# Changing "limited" reg to "full" question.



## BlackGSD (Jan 4, 2005)

Can't remember if I asked this before or not. (So if I did, sorry.)

If a breeder sells a pup on limited, and their policy is that they will change it to full at a later date, IF certain conditions are met, (LIke hip certs and titles.), what happens if the owner meets the requirements, BUT something happens to the breeder in the mean time. (Like death.) Is the buyer just "out of luck"?

I mean a LOT can happen in the 2+ years between the puppy purchase and it being old enough to be xrayed AND titled.


----------



## angelaw (Dec 14, 2001)

I imagine you could be out of luck. I know i have it setup so if anything would happen who would take care of my dogs. I think lifting it would be up to the estate.


----------



## angelaw (Dec 14, 2001)

From akc registration info:

If the owner of a dog or litter dies, AKC registration
forms can only be signed by the person authorized to
sign for the deceased. Before the AKC can accept the
signature of the person completing AKC forms for the
deceased, we must be furnished with authorization to
do so.
If an Executor or Administrator has been or will be
appointed for the decedent, a copy of the Letters
Testamentary, Letters of Administration, or the equivalent
document naming the person(s) or bank appointed
by the Court to serve as Executor or Administrator of
the Estate should accompany our Statement of Legal
Rights form.
If no Executor or Administrator has been or will be
appointed, the next of kin authorized to sign for the decedent
must complete a Statement of Legal Rights Form,
indicating his/her relationship to the decedent. The
Statement of Legal Rights form must be completed in its
entirety, signed and notarized before being submitted.
The signature for the deceased should appear as
follows on all AKC documents:
Print name of deceased (Date of Death)
Per: Signature of Executor, Administrator or
signature of next of kin (relationship to deceased)
If more than one person is authorized to sign, then
all signatures must appear on the AKC document. The
complete application and required fee should then be
submitted with the Statement of Legal Rights form.


so the estate of the deceased can handle it.


----------



## BlackGSD (Jan 4, 2005)

Thanks.









Doesn't effect me either way. This was just something I wondered about.


----------



## Chris Wild (Dec 14, 2001)

AKC has a process for the estate to handle it. 
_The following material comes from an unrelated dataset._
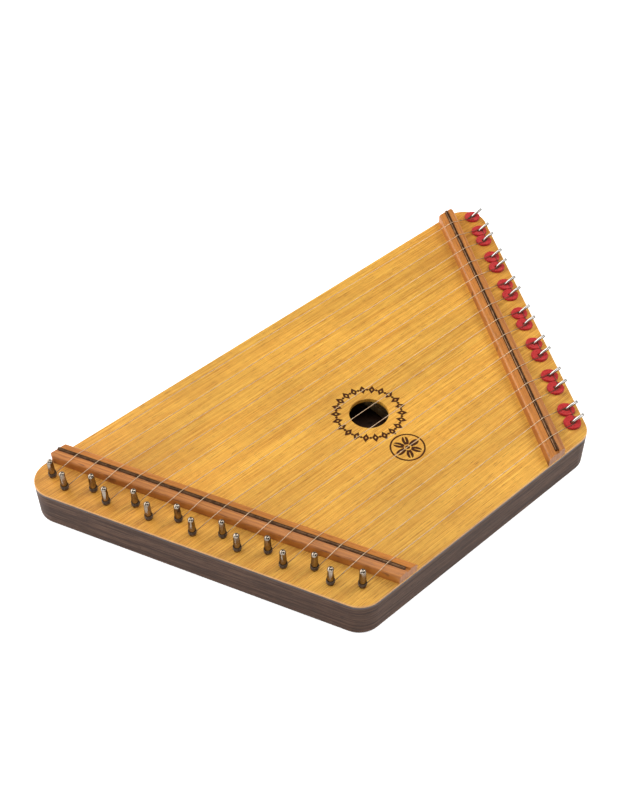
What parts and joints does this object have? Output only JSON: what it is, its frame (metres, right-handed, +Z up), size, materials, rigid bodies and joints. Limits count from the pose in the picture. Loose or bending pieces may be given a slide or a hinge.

The other option is just to print out a whole bunch of the forms to lift limited, sign them, and stuff them in a folder somewhere. Then if something happens to the breeder, instructions can be left for whomever will step in to handle those matters to just grab one, fill the rest of it out and send it onto the owner when the situation comes up. Breeder's original signature is already on it.


----------